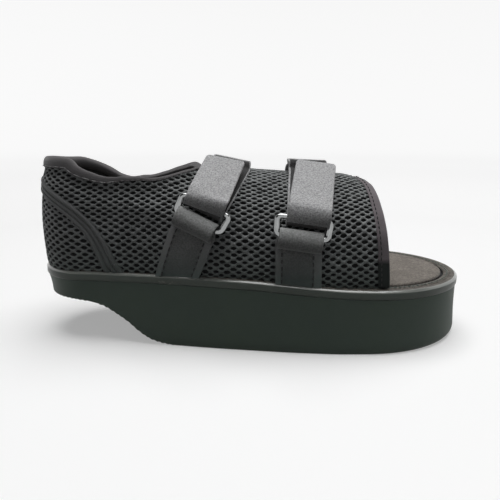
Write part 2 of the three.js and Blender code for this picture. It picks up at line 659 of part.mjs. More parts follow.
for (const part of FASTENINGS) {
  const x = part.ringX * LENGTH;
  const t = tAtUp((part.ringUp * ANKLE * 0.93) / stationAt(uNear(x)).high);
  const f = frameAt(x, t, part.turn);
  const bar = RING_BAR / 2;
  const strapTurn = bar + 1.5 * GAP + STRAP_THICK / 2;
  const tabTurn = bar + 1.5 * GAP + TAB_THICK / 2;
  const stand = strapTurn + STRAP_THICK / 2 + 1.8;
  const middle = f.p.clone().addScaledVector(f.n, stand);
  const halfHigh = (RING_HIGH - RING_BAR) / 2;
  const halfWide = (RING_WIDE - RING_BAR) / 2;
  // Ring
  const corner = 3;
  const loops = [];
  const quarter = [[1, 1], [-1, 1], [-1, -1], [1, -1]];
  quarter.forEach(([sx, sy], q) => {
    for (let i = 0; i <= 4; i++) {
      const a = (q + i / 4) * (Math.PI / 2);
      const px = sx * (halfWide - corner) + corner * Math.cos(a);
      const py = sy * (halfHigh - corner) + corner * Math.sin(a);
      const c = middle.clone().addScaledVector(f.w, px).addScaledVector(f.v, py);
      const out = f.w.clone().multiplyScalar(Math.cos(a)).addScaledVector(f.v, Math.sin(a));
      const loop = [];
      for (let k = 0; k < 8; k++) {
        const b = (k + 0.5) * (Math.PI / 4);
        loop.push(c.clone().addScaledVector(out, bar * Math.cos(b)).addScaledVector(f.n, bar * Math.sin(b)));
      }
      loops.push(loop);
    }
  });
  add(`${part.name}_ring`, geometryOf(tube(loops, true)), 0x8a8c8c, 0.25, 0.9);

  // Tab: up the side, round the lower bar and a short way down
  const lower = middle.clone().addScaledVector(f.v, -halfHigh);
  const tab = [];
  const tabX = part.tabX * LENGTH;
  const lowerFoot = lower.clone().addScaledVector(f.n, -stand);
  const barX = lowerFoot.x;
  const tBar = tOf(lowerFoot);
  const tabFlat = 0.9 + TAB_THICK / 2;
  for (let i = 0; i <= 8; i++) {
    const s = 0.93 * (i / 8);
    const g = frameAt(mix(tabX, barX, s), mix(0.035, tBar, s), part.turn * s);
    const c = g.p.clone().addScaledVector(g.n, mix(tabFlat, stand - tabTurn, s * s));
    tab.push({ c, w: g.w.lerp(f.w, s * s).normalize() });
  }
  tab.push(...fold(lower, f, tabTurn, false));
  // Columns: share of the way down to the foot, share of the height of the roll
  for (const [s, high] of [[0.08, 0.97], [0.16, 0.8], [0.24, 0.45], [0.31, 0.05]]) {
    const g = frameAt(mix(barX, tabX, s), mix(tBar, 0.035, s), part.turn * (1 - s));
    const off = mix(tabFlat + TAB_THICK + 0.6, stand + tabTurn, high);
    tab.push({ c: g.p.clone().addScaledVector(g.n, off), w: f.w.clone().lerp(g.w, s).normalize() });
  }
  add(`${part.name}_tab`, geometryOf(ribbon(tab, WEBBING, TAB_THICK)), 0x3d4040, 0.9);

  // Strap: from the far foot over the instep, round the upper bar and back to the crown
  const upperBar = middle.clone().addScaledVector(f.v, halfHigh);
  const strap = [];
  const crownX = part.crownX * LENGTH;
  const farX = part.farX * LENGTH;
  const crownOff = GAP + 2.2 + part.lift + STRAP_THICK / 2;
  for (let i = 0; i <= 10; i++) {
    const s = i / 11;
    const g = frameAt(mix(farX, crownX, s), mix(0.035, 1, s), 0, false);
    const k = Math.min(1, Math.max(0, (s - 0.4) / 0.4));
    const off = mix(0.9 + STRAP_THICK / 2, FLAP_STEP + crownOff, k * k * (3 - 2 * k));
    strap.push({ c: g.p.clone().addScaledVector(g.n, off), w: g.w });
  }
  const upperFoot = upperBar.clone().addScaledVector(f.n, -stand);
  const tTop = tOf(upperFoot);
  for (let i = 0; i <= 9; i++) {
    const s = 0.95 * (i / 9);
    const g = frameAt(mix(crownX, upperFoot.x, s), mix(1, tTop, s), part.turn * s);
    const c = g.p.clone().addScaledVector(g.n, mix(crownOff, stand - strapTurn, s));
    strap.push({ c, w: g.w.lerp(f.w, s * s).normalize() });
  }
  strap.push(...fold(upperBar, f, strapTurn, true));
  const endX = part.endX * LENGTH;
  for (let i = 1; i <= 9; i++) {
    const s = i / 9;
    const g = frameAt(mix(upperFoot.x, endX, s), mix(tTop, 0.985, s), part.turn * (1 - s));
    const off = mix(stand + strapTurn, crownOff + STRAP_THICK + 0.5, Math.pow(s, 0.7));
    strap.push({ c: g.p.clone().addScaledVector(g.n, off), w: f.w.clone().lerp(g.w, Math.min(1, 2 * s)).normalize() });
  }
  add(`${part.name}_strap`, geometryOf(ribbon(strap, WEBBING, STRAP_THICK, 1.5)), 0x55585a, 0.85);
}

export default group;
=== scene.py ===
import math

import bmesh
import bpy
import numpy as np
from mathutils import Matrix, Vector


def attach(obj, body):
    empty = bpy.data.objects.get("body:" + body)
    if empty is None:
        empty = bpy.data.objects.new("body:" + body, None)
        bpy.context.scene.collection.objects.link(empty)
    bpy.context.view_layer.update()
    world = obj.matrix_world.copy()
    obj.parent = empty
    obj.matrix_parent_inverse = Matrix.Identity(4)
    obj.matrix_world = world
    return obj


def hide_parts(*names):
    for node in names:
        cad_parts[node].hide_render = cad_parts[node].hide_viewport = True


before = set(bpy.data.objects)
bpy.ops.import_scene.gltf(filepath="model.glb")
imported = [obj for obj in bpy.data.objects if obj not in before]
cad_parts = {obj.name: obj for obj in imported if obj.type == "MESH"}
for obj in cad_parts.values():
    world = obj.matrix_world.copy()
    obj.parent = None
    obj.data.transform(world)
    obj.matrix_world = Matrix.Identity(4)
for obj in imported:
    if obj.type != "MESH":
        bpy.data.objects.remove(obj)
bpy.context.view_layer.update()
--
### Stated task
Print the listing above in its entirety, with every line exact.

### Full answer
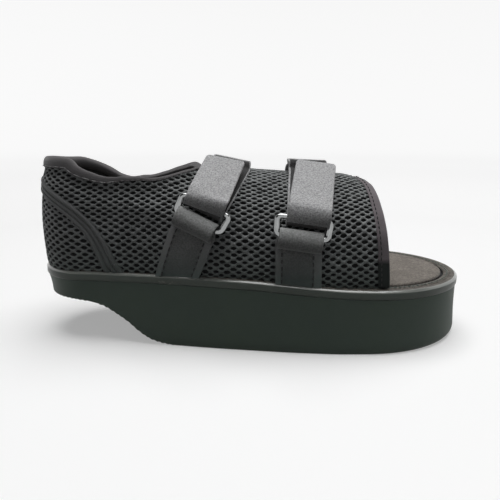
Write part 2 of the three.js and Blender code for this picture. It picks up at line 659 of part.mjs. More parts follow.
for (const part of FASTENINGS) {
  const x = part.ringX * LENGTH;
  const t = tAtUp((part.ringUp * ANKLE * 0.93) / stationAt(uNear(x)).high);
  const f = frameAt(x, t, part.turn);
  const bar = RING_BAR / 2;
  const strapTurn = bar + 1.5 * GAP + STRAP_THICK / 2;
  const tabTurn = bar + 1.5 * GAP + TAB_THICK / 2;
  const stand = strapTurn + STRAP_THICK / 2 + 1.8;
  const middle = f.p.clone().addScaledVector(f.n, stand);
  const halfHigh = (RING_HIGH - RING_BAR) / 2;
  const halfWide = (RING_WIDE - RING_BAR) / 2;
  // Ring
  const corner = 3;
  const loops = [];
  const quarter = [[1, 1], [-1, 1], [-1, -1], [1, -1]];
  quarter.forEach(([sx, sy], q) => {
    for (let i = 0; i <= 4; i++) {
      const a = (q + i / 4) * (Math.PI / 2);
      const px = sx * (halfWide - corner) + corner * Math.cos(a);
      const py = sy * (halfHigh - corner) + corner * Math.sin(a);
      const c = middle.clone().addScaledVector(f.w, px).addScaledVector(f.v, py);
      const out = f.w.clone().multiplyScalar(Math.cos(a)).addScaledVector(f.v, Math.sin(a));
      const loop = [];
      for (let k = 0; k < 8; k++) {
        const b = (k + 0.5) * (Math.PI / 4);
        loop.push(c.clone().addScaledVector(out, bar * Math.cos(b)).addScaledVector(f.n, bar * Math.sin(b)));
      }
      loops.push(loop);
    }
  });
  add(`${part.name}_ring`, geometryOf(tube(loops, true)), 0x8a8c8c, 0.25, 0.9);

  // Tab: up the side, round the lower bar and a short way down
  const lower = middle.clone().addScaledVector(f.v, -halfHigh);
  const tab = [];
  const tabX = part.tabX * LENGTH;
  const lowerFoot = lower.clone().addScaledVector(f.n, -stand);
  const barX = lowerFoot.x;
  const tBar = tOf(lowerFoot);
  const tabFlat = 0.9 + TAB_THICK / 2;
  for (let i = 0; i <= 8; i++) {
    const s = 0.93 * (i / 8);
    const g = frameAt(mix(tabX, barX, s), mix(0.035, tBar, s), part.turn * s);
    const c = g.p.clone().addScaledVector(g.n, mix(tabFlat, stand - tabTurn, s * s));
    tab.push({ c, w: g.w.lerp(f.w, s * s).normalize() });
  }
  tab.push(...fold(lower, f, tabTurn, false));
  // Columns: share of the way down to the foot, share of the height of the roll
  for (const [s, high] of [[0.08, 0.97], [0.16, 0.8], [0.24, 0.45], [0.31, 0.05]]) {
    const g = frameAt(mix(barX, tabX, s), mix(tBar, 0.035, s), part.turn * (1 - s));
    const off = mix(tabFlat + TAB_THICK + 0.6, stand + tabTurn, high);
    tab.push({ c: g.p.clone().addScaledVector(g.n, off), w: f.w.clone().lerp(g.w, s).normalize() });
  }
  add(`${part.name}_tab`, geometryOf(ribbon(tab, WEBBING, TAB_THICK)), 0x3d4040, 0.9);

  // Strap: from the far foot over the instep, round the upper bar and back to the crown
  const upperBar = middle.clone().addScaledVector(f.v, halfHigh);
  const strap = [];
  const crownX = part.crownX * LENGTH;
  const farX = part.farX * LENGTH;
  const crownOff = GAP + 2.2 + part.lift + STRAP_THICK / 2;
  for (let i = 0; i <= 10; i++) {
    const s = i / 11;
    const g = frameAt(mix(farX, crownX, s), mix(0.035, 1, s), 0, false);
    const k = Math.min(1, Math.max(0, (s - 0.4) / 0.4));
    const off = mix(0.9 + STRAP_THICK / 2, FLAP_STEP + crownOff, k * k * (3 - 2 * k));
    strap.push({ c: g.p.clone().addScaledVector(g.n, off), w: g.w });
  }
  const upperFoot = upperBar.clone().addScaledVector(f.n, -stand);
  const tTop = tOf(upperFoot);
  for (let i = 0; i <= 9; i++) {
    const s = 0.95 * (i / 9);
    const g = frameAt(mix(crownX, upperFoot.x, s), mix(1, tTop, s), part.turn * s);
    const c = g.p.clone().addScaledVector(g.n, mix(crownOff, stand - strapTurn, s));
    strap.push({ c, w: g.w.lerp(f.w, s * s).normalize() });
  }
  strap.push(...fold(upperBar, f, strapTurn, true));
  const endX = part.endX * LENGTH;
  for (let i = 1; i <= 9; i++) {
    const s = i / 9;
    const g = frameAt(mix(upperFoot.x, endX, s), mix(tTop, 0.985, s), part.turn * (1 - s));
    const off = mix(stand + strapTurn, crownOff + STRAP_THICK + 0.5, Math.pow(s, 0.7));
    strap.push({ c: g.p.clone().addScaledVector(g.n, off), w: f.w.clone().lerp(g.w, Math.min(1, 2 * s)).normalize() });
  }
  add(`${part.name}_strap`, geometryOf(ribbon(strap, WEBBING, STRAP_THICK, 1.5)), 0x55585a, 0.85);
}

export default group;
=== scene.py ===
import math

import bmesh
import bpy
import numpy as np
from mathutils import Matrix, Vector


def attach(obj, body):
    empty = bpy.data.objects.get("body:" + body)
    if empty is None:
        empty = bpy.data.objects.new("body:" + body, None)
        bpy.context.scene.collection.objects.link(empty)
    bpy.context.view_layer.update()
    world = obj.matrix_world.copy()
    obj.parent = empty
    obj.matrix_parent_inverse = Matrix.Identity(4)
    obj.matrix_world = world
    return obj


def hide_parts(*names):
    for node in names:
        cad_parts[node].hide_render = cad_parts[node].hide_viewport = True


before = set(bpy.data.objects)
bpy.ops.import_scene.gltf(filepath="model.glb")
imported = [obj for obj in bpy.data.objects if obj not in before]
cad_parts = {obj.name: obj for obj in imported if obj.type == "MESH"}
for obj in cad_parts.values():
    world = obj.matrix_world.copy()
    obj.parent = None
    obj.data.transform(world)
    obj.matrix_world = Matrix.Identity(4)
for obj in imported:
    if obj.type != "MESH":
        bpy.data.objects.remove(obj)
bpy.context.view_layer.update()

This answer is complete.